Your instructions: Print, without altering anything, the lines from the one that holds "What bpy script" to the one that holds "a sun hood.", inclusive. No other lines belong in the output.

-- Start --

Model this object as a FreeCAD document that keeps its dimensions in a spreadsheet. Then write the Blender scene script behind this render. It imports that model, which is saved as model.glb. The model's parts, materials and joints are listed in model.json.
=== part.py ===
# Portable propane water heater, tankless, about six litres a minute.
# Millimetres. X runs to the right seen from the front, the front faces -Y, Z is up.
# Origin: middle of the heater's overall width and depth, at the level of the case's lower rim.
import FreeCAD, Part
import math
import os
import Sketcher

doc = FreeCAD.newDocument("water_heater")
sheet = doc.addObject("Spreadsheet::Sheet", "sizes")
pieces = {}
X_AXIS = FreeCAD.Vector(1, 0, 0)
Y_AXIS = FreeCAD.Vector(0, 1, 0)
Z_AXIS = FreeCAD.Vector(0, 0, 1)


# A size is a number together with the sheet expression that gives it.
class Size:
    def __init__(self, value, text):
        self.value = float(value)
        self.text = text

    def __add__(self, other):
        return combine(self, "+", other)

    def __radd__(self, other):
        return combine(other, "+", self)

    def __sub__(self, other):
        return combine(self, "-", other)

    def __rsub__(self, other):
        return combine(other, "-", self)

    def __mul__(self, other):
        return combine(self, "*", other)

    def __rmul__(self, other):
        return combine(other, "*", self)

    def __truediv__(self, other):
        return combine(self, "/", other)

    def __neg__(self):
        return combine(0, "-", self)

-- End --
-- Start --

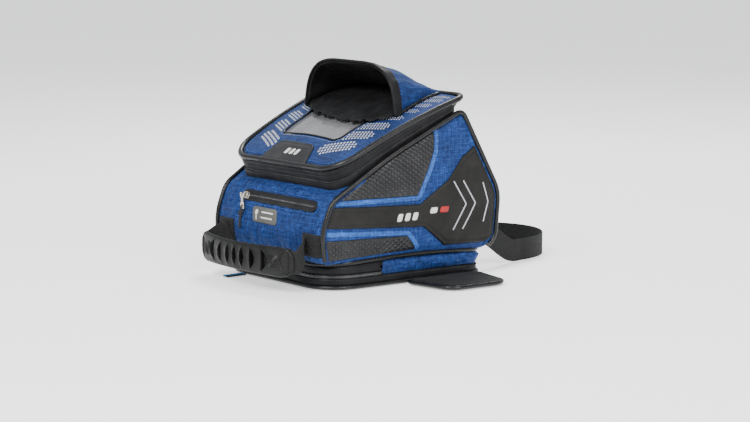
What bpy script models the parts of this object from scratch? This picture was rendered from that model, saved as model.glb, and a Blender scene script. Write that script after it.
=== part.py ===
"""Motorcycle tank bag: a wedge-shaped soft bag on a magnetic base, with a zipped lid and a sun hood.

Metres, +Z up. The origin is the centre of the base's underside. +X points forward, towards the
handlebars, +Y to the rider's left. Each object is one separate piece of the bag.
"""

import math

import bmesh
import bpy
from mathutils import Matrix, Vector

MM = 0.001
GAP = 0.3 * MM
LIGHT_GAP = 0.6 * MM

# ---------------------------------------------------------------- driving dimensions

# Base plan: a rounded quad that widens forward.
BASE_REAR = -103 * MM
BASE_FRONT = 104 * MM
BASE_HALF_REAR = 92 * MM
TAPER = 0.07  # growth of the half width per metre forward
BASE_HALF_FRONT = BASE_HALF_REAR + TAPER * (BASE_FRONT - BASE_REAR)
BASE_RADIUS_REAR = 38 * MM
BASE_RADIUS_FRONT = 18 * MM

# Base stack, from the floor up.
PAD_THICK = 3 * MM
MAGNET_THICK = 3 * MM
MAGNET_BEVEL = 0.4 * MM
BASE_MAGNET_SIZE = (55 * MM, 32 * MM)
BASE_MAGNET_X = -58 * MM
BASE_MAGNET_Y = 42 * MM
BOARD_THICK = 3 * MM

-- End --

Answer to the exercise:
What bpy script models the parts of this object from scratch? This picture was rendered from that model, saved as model.glb, and a Blender scene script. Write that script after it.
=== part.py ===
"""Motorcycle tank bag: a wedge-shaped soft bag on a magnetic base, with a zipped lid and a sun hood.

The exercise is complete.